We heard him speak and be comical in four different languages while we were eating breakfast, and congratulated him on his skills.  In response, he called himself a “French Superman”.
And who says all French people are quiet & reserved??
Secondly, meet Mr. Accordion Player—

He was just sitting outside of the market in Freiberg, plying his trade.  And believe it or not, he wasn’t the only accordion player around the church.  That must be the big thing on their market day.  In fact, it was almost as strange as the guy we saw in Colmar yesterday, standing outside of a restaurant with a guitar singing enthusiastically (if not very well) the song “Guantanamera”.
Think maybe they should team up for a duet?

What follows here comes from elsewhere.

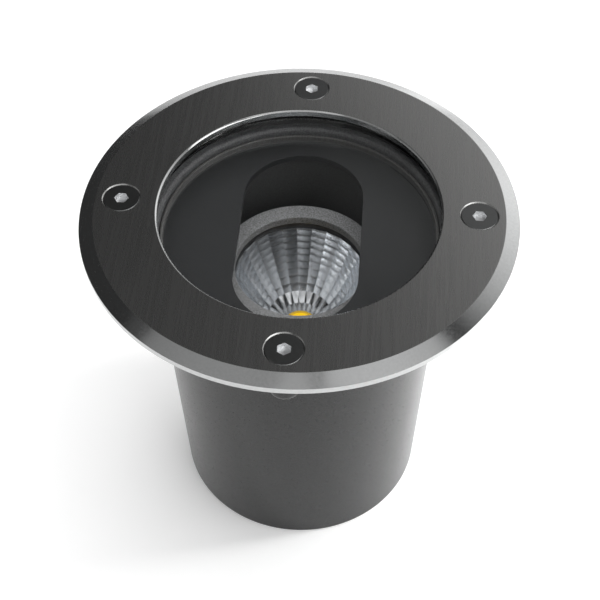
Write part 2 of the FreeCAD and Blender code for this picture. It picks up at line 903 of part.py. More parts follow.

Tomorrow, we leave Colmar and start to slowly make our way west toward our final destination of the Paris area with a stop in Epinal to meet someone before we eventually wind up in Troyes (pronounced TWAH for those keeping score at home).
That, of course, is assuming we don’t run into any more road construction and can’t get to Troyes.  These days, you never know!

(p.s.--Loraine had mentioned to some friends that we were gonna try & visit the Audie Murphy memorial in Holtzwihr today, and we did!)